Ministers Say Iran Won’t Hand Over ‘Damaged’ Black Box of Downed Ukrainian Plane
The black box of a Ukrainian passenger airliner mistakenly shot down over Iran last month is damaged and Iran will not hand it over to another country despite pressure for access, state media quoted top Iranian ministers as saying on February 19.
Canadian Prime Minister Justin Trudeau said last week that he had “impressed upon” Iranian Foreign Minister Mohammad Javad Zarif that a complete and independent investigation into the shooting down of the airliner had to be carried out.
Ukraine International Airlines Flight PS752 was brought down after it took off from Tehran on January 8, killing everyone on board. The 176 victims included 82 Iranian citizens and 63 Canadians, many of them of Iranian origin.
The crash occurred with Iran’s air-defense forces on high alert following an Iranian ballistic-missile attack a few hours earlier against U.S. forces in Iraq. The strikes came days after Iran’s most prominent military commander, Qasem Soleimani, was killed in a U.S. drone strike in Baghdad.
“We have a right to read the black box ourselves. We have a right to be present at any examination of the black box,” Zarif said.

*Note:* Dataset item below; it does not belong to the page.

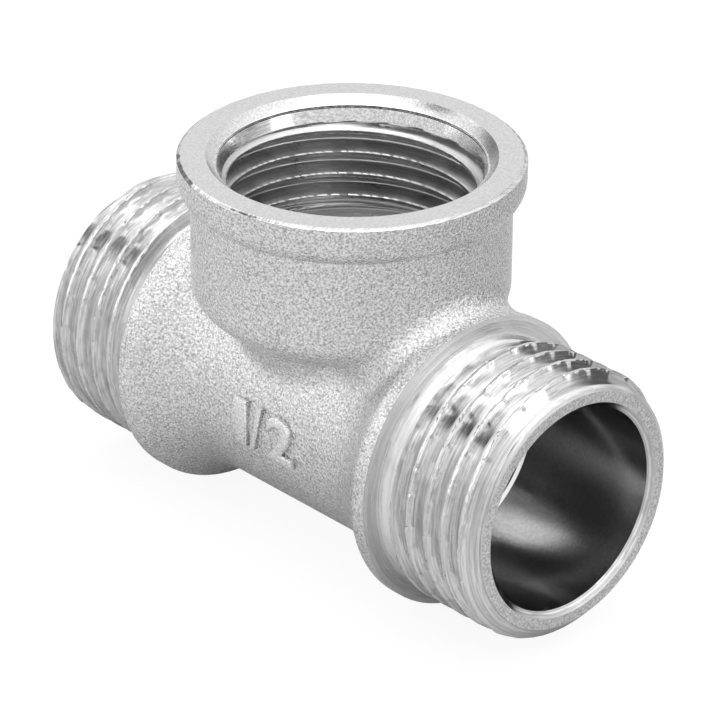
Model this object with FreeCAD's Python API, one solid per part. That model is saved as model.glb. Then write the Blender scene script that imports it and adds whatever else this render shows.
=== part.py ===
import FreeCAD, Part
import math
import os

# Threaded tee for half-inch pipe, forged and machined from one piece of brass.
# The run lies along X with a male thread at each end, and the branch stands
# along +Z with a female thread. The origin is where the two axes cross.
# All sizes are in millimetres and all angles in degrees.

Vector = FreeCAD.Vector

# Half-inch parallel pipe thread: male crests and female roots lie at the major
# radius, and the female bore is turned to the minor radius
thread_major_radius = 10.4775
thread_depth = 1.162
thread_side_angle = 27.5
thread_minor_radius = thread_major_radius - thread_depth

# Walls of the tube, of the flanges that stand proud of the thread, and of the branch
flange_lip = 0.9225
flange_rise = 2.5
tube_wall = 1.4
cup_wall = 1.5225
bead_reach = 1.0
flange_radius = thread_major_radius + flange_lip
tube_radius = flange_radius - flange_rise
cup_radius = thread_major_radius + cup_wall
bead_radius = cup_radius + bead_reach

# Run, measured from the origin towards either end
flange_reach = 1.75
flange_rim_width = 0.9
flange_edge_radius = 0.9
flange_slope_angle = 34.0
flange_sweep_radius = 8.0
flange_face_x = cup_radius + flange_reach
flange_rim_x = flange_face_x - flange_rim_width
spigot_length = 10.25
run_half_length = flange_face_x + spigot_length
relief_edge_gap = 0.1225
relief_corner_width = 1.1
relief_root_depth = 0.12
relief_wall_angle = 60.0
end_chamfer_depth = 1.18
end_chamfer_angle = 47.0

# Waterway of the run
centre_bore_radius = tube_radius - tube_wall
bore_step = 0.5
end_bore_radius = centre_bore_radius + bore_step
end_bore_depth = 12.4
bore_edge_chamfer = 0.33

# Inside of the branch, from its shoulder up to its mouth
shoulder_rise = 0.6
socket_depth = 10.75
branch_shoulder_z = tube_radius + shoulder_rise
branch_height = branch_shoulder_z + socket_depth
branch_bore_inset = 2.1155
branch_bore_radius = thread_minor_radius - branch_bore_inset
branch_relief_height = 1.9
branch_relief_depth = 0.12
mouth_lead = 0.3725
mouth_radius = thread_major_radius + mouth_lead
mouth_chamfer = 0.75
mouth_cone_depth = 1.1
mouth_cone_inset = 0.4

# Outside of the branch
bead_flat_height = 1.65
bead_edge_radius = 1.8
cup_foot_rise = 1.3
cup_wall_foot_z = tube_radius + cup_foot_rise
cup_edge_radius = 2.0
cup_underside_angle = 70.0
neck_sweep_radius = 4.0
neck_taper_angle = 24.0
body_blend_radius = 1.8

beyond = 2 * run_half_length
axis_x = Vector(1, 0, 0)
axis_z = Vector(0, 0, 1)
origin = Vector(0, 0, 0)


def run_point(x, r):
    """Point of the run's outline, r away from its axis."""
    return Vector(x, 0, -r)


def branch_point(r, z):
    """Point of the branch's outline, r away from its axis."""
    return Vector(0, r, z)


def lines(points):
    """Straight edges from each point to the next."""
    return [Part.LineSegment(a, b).toShape() for a, b in zip(points, points[1:])]


def arc(point_at, start, end):
    """Arc edge of the circle that point_at gives for each turn in degrees."""
    points = [point_at(math.radians(turn)) for turn in (start, (start + end) / 2, end)]
    return Part.Arc(*points).toShape()


def revolved(edges, axis):
    """Full turn of a closed outline about an axis through the origin."""
    return Part.Face(Part.Wire(edges)).revolve(origin, axis, 360)


def both_ways(shape, normal):
    """The shape fused with its mirror image across a plane through the origin."""
    return shape.fuse(shape.mirror(origin, normal)).removeSplitter()


def barrel():
    """One half of the forged tube, which sweeps up to a round flange."""
    slope = math.radians(flange_slope_angle)
    edge_r = flange_radius - flange_edge_radius
    straight_rise = (edge_r + flange_edge_radius * math.cos(slope) - tube_radius
                     - flange_sweep_radius * (1 - math.cos(slope)))
    sweep_foot_x = (flange_rim_x - flange_edge_radius * math.sin(slope)
                    - straight_rise / math.tan(slope)
                    - flange_sweep_radius * math.sin(slope))

    def sweep(turn):
        return run_point(sweep_foot_x + flange_sweep_radius * math.sin(turn),
                         tube_radius + flange_sweep_radius * (1 - math.cos(turn)))

    def edge(turn):
        return run_point(flange_rim_x - flange_edge_radius * math.sin(turn),
                         edge_r + flange_edge_radius * math.cos(turn))

    outline = lines([run_point(0, 0), run_point(0, tube_radius), sweep(0)])
    outline.append(arc(sweep, 0, flange_slope_angle))
    outline += lines([sweep(slope), edge(slope)])
    outline.append(arc(edge, flange_slope_angle, 0))
    outline += lines([edge(0), run_point(run_half_length, flange_radius),
                      run_point(run_half_length, 0), run_point(0, 0)])
    return revolved(outline, axis_x)


def cup():
    """Forged branch: bead at the mouth, round wall, underside and neck."""
    bead_foot_z = branch_height - bead_flat_height
    bead_r = bead_radius - bead_edge_radius
    bead_turn = math.degrees(math.acos((cup_radius - bead_r) / bead_edge_radius))
    corner_r = cup_radius - cup_edge_radius
    underside = math.radians(cup_underside_angle)
    taper = math.radians(neck_taper_angle)

    def bead(turn):
        return branch_point(bead_r + bead_edge_radius * math.cos(turn),
                            bead_foot_z - bead_edge_radius * math.sin(turn))

    def corner(turn):
        return branch_point(corner_r + cup_edge_radius * math.cos(turn),
                            cup_wall_foot_z - cup_edge_radius * math.sin(turn))

    sweep_r = corner(underside).y + neck_sweep_radius * math.cos(underside)
    sweep_z = corner(underside).z - neck_sweep_radius * math.sin(underside)

    def sweep(turn):
        return branch_point(sweep_r - neck_sweep_radius * math.cos(turn),
                            sweep_z + neck_sweep_radius * math.sin(turn))

    neck_top = sweep(taper)
    neck_foot = branch_point(neck_top.y - neck_top.z * math.tan(taper), 0)
    outline = lines([branch_point(0, branch_height),
                     branch_point(bead_radius, branch_height), bead(0)])
    outline.append(arc(bead, 0, bead_turn))
    outline += lines([bead(math.radians(bead_turn)), corner(0)])
    outline.append(arc(corner, 0, cup_underside_angle))
    outline.append(arc(sweep, cup_underside_angle, neck_taper_angle))
    outline += lines([neck_top, neck_foot, origin, branch_point(0, branch_height)])
    return revolved(outline, axis_z)


def is_junction(edge):
    """Whether an edge of the quarter body is where the branch meets the run."""
    box = edge.BoundBox
    smallest = min(box.XLength, box.YLength, box.ZLength)
    return edge.Curve.TypeId == "Part::GeomBSplineCurve" and smallest > 0.001


def forging():
    """Solid forged body with the branch blended into the run."""
    quarter = barrel().fuse(cup()).common(
        Part.makeBox(beyond, beyond, 2 * beyond, Vector(0, -beyond, -beyond)))
    junction = [edge for edge in quarter.Edges if is_junction(edge)]
    quarter = quarter.makeFillet(body_blend_radius, junction)
    return both_ways(both_ways(quarter, Vector(0, 1, 0)), axis_x)


def spigot():
    """Turned end of the run, rooted in the flange, at the thread's full diameter."""
    relief_r = thread_minor_radius - relief_root_depth
    relief_x = flange_face_x + relief_corner_width
    wall = math.tan(math.radians(relief_wall_angle))
    crest_x = relief_x + (thread_major_radius - relief_r) / wall
    chamfer_x = run_half_length - end_chamfer_depth / math.tan(math.radians(end_chamfer_angle))
    relief_edge_r = thread_major_radius + relief_edge_gap
    outline = lines([run_point(flange_rim_x, 0), run_point(flange_rim_x, relief_edge_r),
                     run_point(flange_face_x, relief_edge_r),
                     run_point(relief_x, relief_r),
                     run_point(crest_x, thread_major_radius),
                     run_point(chamfer_x, thread_major_radius),
                     run_point(run_half_length, thread_major_radius - end_chamfer_depth),
                     run_point(run_half_length, 0), run_point(flange_rim_x, 0)])
    return revolved(outline, axis_x)


def run_waterway():
    """Bore of one half of the run, wider from the end as far as its step."""
    step_x = run_half_length - end_bore_depth
    edge_r = end_bore_radius + bore_edge_chamfer
    outline = lines([run_point(0, 0), run_point(0, centre_bore_radius),
                     run_point(step_x, centre_bore_radius),
                     run_point(step_x, end_bore_radius),
                     run_point(run_half_length - bore_edge_chamfer, end_bore_radius),
                     run_point(run_half_length, edge_r),
                     run_point(beyond, edge_r), run_point(beyond, 0), run_point(0, 0)])
    return revolved(outline, axis_x)


def branch_waterway():
    """Stepped bore of the branch, with its chamfered mouth and thread relief."""
    relief_r = thread_major_radius + branch_relief_depth
    relief_top_z = branch_shoulder_z + branch_relief_height
    relief_wall = thread_depth + branch_relief_depth
    chamfer_r = mouth_radius - mouth_chamfer
    chamfer_z = branch_height - mouth_chamfer
    cone_r = chamfer_r - mouth_cone_inset
    cone_z = chamfer_z - mouth_cone_depth
    lead = math.tan(math.radians(thread_side_angle)) * relief_wall
    outline = lines([origin, branch_point(branch_bore_radius, 0),
                     branch_point(branch_bore_radius, branch_shoulder_z),
                     branch_point(relief_r, branch_shoulder_z),
                     branch_point(relief_r, relief_top_z - lead),
                     branch_point(thread_minor_radius, relief_top_z),
                     branch_point(thread_minor_radius, cone_z),
                     branch_point(cone_r, cone_z),
                     branch_point(chamfer_r, chamfer_z),
                     branch_point(mouth_radius, branch_height),
                     branch_point(mouth_radius, beyond), branch_point(0, beyond), origin])
    return revolved(outline, axis_z)


def tee_blank():
    """The tee with every surface but its threads."""
    between_faces = Part.makeBox(2 * flange_face_x, 2 * beyond, 2 * beyond,
                                 Vector(-flange_face_x, -beyond, -beyond))
    forged = forging().common(between_faces)
    body = forged.fuse(both_ways(spigot(), axis_x)).removeSplitter()
    body = body.cut(both_ways(run_waterway(), axis_x))
    return body.cut(branch_waterway()).removeSplitter()


if __name__ == "__main__":
    os.makedirs("parts", exist_ok=True)
    tee_blank().exportStep("parts/tee_body.step")
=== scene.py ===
"""Dresses the half-inch threaded tee: forged skin, turned threads, bores and numerals.

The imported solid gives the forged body. The turned ends, the threaded socket of the
branch and the raised size numerals are modelled here in more detail than the solid
has. Sizes are in millimetres unless a name says otherwise, and MM turns them into
metres.
"""

from __future__ import annotations

import logging
import math
from dataclasses import dataclass
from enum import Enum

import bpy
import numpy as np
from mathutils import Matrix, Vector

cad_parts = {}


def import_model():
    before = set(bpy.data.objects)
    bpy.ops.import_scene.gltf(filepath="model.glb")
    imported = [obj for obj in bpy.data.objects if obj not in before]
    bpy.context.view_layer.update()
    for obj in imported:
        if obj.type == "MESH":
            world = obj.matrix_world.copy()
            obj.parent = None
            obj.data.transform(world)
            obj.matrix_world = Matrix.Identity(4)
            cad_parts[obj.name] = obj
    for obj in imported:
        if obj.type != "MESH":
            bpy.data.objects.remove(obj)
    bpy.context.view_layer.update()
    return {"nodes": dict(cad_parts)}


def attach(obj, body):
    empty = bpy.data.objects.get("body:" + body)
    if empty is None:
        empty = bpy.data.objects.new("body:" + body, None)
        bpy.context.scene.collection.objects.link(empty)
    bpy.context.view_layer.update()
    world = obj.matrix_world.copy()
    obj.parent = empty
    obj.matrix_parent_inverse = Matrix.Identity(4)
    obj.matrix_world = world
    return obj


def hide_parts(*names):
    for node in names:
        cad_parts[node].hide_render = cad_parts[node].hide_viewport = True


LOG = logging.getLogger("tee")
MM = 0.001
NODE = "tee_body"
BODY = "root"

# Millimetres below which vertices of a closed piece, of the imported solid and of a
# wound strip are merged
WELD = 0.0005
SOLID_WELD = 0.001
STRIP_WELD = 0.002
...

“If we are supposed to give the black box to others for them to read it in our place then this is something we will definitely not do,” he said.

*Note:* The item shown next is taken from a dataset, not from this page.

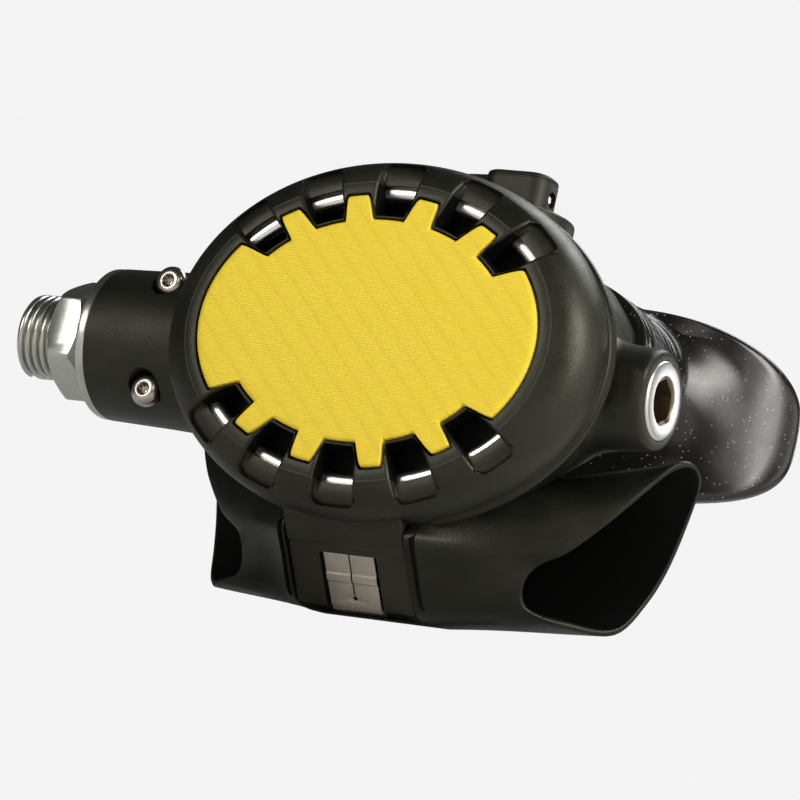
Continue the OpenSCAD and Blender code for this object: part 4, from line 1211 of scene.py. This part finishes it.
block = loft("block", [block_ring(z, i) for z, i in (
    (34.3, 0), (34.7, 0), (40.3, 0), (40.36, 0.12), (40.5, 0.16), (40.62, 0.12), (40.68, 0.02),
    (41.05, 0.06), (41.28, 0.2), (41.42, 0.42), (41.5, 0.8), (41.5, 1.6))], sharp=40)
PIN_Z = 37.8
cut(block, turned("hole", [(3.6, 1.4), (9, 1.4)], "x", (0, 22, PIN_Z), 48))
base = turned("base", [(32.1, 8.8), (32.1, 9.2), (32.3, 9.4), (34.1, 9.4), (34.4, 9.3), (34.6, 9.0),
                       (34.6, 8)], "z", (0, 22, 0))
arm = []
for x, half, top in ((-18.8, 0.5, 39.6), (-18.6, 1.0, 40.1), (-18, 1.5, 40.4), (-16, 1.9, 40.7),
                     (-10, 2.5, 41.0), (-5, 2.9, 41.1)):
    side = [(-half, 35.2), (-half, top - 0.7), (-half + 0.2, top - 0.2), (-half + 0.6, top),
            (half - 0.6, top), (half - 0.2, top - 0.2), (half, top - 0.7), (half, 35.2)]
    arm.append([(x, 22.8 + y, z) for y, z in side])
knob = joined("knob", block, base, loft("arm", arm, sharp=50))
knob.data.set_sharp_from_angle(angle=math.radians(40))
dress(knob, "venturi_lever_block", "venturi_control", "venturi_lever")
pin_low, pin_high = ((v.x - CASE_X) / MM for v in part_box("lever_pin"))
pin = turned("pin", [(pin_low, 0.55), (pin_low + 0.1, 0.72), (pin_low + 0.25, 0.8), (pin_high - 0.25, 0.8),
                     (pin_high - 0.1, 0.72), (pin_high, 0.55)], "x", (0, 22, PIN_Z), 48)
dress(pin, "lever_cross_pin", "venturi_control", "lever_pin")

# %% [markdown]
# ## Clip
# The clip is one strip of sheet, bent over the tongue's foot. Its outline is
# drawn from the side and made solid across, then the slit and its round end
# are cut.

# %% Clip
side = [chin(0.33, 0.1), chin(0.56, 0.1), chin(0.58, -0.12), chin(0.66, -0.12), chin(0.68, 0.1),
        chin(0.95, 0.1), chin(0.985, 0.25), (-4.0, TEE_LOW + 0.02), (-0.8, TEE_LOW + 0.1),
        (-0.8, TEE_LOW + 0.9), (-3.9, TEE_LOW + 0.9), chin(0.93, 0.9), chin(0.69, 0.9),
        chin(0.67, 0.68), chin(0.57, 0.68), chin(0.55, 0.9), chin(0.33, 0.9)]
clip = prism("clip", side, CLIP_SIDES[0], CLIP_SIDES[1])
mid = sum(CLIP_SIDES) / 2
slit = prism("slit", [chin(0.2, -1), chin(0.84, -1), chin(0.84, 2), chin(0.2, 2)], mid - 0.12, mid + 0.12)
eye = turned("eye", [(-2, 0.4), (3, 0.4)], "z", (0, 0, 0), 40)
eye_turn = Vector((0, 0, 1)).rotation_difference(Vector((0, CHIN_IN.x, CHIN_IN.y)))
eye_place = Vector((CASE_X + mid * MM, chin(0.86)[0] * MM, chin(0.86)[1] * MM))
eye.data.transform(Matrix.Translation(eye_place) @ eye_turn.to_matrix().to_4x4()
                   @ Matrix.Translation((-CASE_X, 0, 0)))
cut(clip, slit, eye)
clip = bevelled(clip, 0.16)
dress(clip, "tongue_clip", "regulator", "exhaust_clip")

# %% Inner parts keep their CAD shapes and take a finish each
for name, obj in frame["nodes"].items():
    obj.data.materials.clear()
    obj.data.materials.append(LOOK[name])
print("CAD nodes painted:", len(frame["nodes"]))

# %% [markdown]
# ## Floor and light
# The floor is pale and lets the camera look up through it, because the view
# is from slightly below. It still throws light back at the underside. Black
# plastic is drawn by its reflections, so the lamps are large and soft. The
# main ones stand on the right and in front on the left, and one is above and
# behind. The strip puts a band on the mouthpiece's curled end, and the card
# behind is what the plug's flat face reflects.

# %% Floor
low_z = cad_box[0][2]
bpy.ops.mesh.primitive_plane_add(size=3, location=(CASE_X, 0, low_z - 0.0005))
floor = bpy.context.object
floor.name = "floor"
paper = bpy.data.materials.new("pale paper")
paper.use_nodes = True
tree = paper.node_tree
surface = tree.nodes["Principled BSDF"]
surface.inputs["Base Color"].default_value = (0.82, 0.82, 0.81, 1)
surface.inputs["Roughness"].default_value = 0.8
behind = add(tree, "ShaderNodeNewGeometry")
clear = add(tree, "ShaderNodeBsdfTransparent")
see = add(tree, "ShaderNodeMixShader", {
    0: behind.outputs["Backfacing"], 1: surface, 2: clear})
tree.links.new(see.outputs[0], tree.nodes["Material Output"].inputs["Surface"])
floor.data.materials.append(paper)
floor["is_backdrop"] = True

# %% World and lamps
world = bpy.data.worlds.new("studio")
bpy.context.scene.world = world
world.use_nodes = True
tree = world.node_tree
backdrop = tree.nodes["Background"]
backdrop.inputs["Color"].default_value = (0.90, 0.90, 0.90, 1)
room = add(tree, "ShaderNodeBackground")
room.inputs["Color"].default_value = (0.52, 0.51, 0.48, 1)
room.inputs["Strength"].default_value = 0.10
ray = add(tree, "ShaderNodeLightPath")
pick = add(tree, "ShaderNodeMixShader", {
    0: ray.outputs["Is Camera Ray"], 1: room, 2: backdrop})
tree.links.new(pick.outputs[0], tree.nodes["World Output"].inputs["Surface"])


def lamp(name, place, size, watts, colour):
    """A soft square lamp that faces the object; place is in millimetres."""
    data = bpy.data.lights.new(name, "AREA")
    data.shape = "RECTANGLE"
    data.size, data.size_y = size[0] * MM, size[1] * MM
    data.energy = watts
    data.color = colour
    obj = new_object(name, data)
    obj.location = Vector(place) * MM + Vector((CASE_X, 0, 0))
    aim = Vector((CASE_X, 0, 0)) - obj.location
    obj.rotation_euler = aim.to_track_quat("-Z", "Y").to_euler()


WARM_WHITE, LAMP_WHITE, SOFT_WHITE, WHITE = (1, 0.97, 0.92), (1, 0.97, 0.93), (1, 0.98, 0.95), (1, 1, 1)
for name, place, size, watts, colour in (
        ("key", (600, -250, 350), (340, 240), 3.4, WARM_WHITE),
        ("right side", (640, 180, 120), (260, 320), 0.6, SOFT_WHITE),
        ("strip", (660, -190, 165), (100, 240), 1.3, LAMP_WHITE),
        ("card behind", (300, 640, 160), (150, 150), 0.42, WHITE),
        ("top back", (120, 420, 600), (500, 260), 2.6, WHITE),
        ("left front", (-320, -700, 190), (280, 280), 2.0, (1, 0.98, 0.94)),
        ("front", (200, -760, 260), (240, 240), 0.4, WARM_WHITE),
        ("below", (60, -420, -520), (420, 200), 0.9, LAMP_WHITE)):
    lamp(name, place, size, watts, colour)
bpy.context.scene.view_settings.view_transform = "Standard"

# %% Write the sizes down and finish
new_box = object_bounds()
for side, before, after in zip(("low", "high"), cad_box, new_box):
    print(side, [round((a - b) * 1000, 2) for a, b in zip(after, before)], "mm against the CAD")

However, Iran is in discussions with other countries, particularly Ukraine, about the investigation, Zarif said.
Defense Minister Amir Hatami said the flight data recording box had “sustained noticeable damage and the defense industry has been requested to help in reconstructing (it).”
“The reconstruction of the black box is supposed to take place first and then the reading,” Hatami said.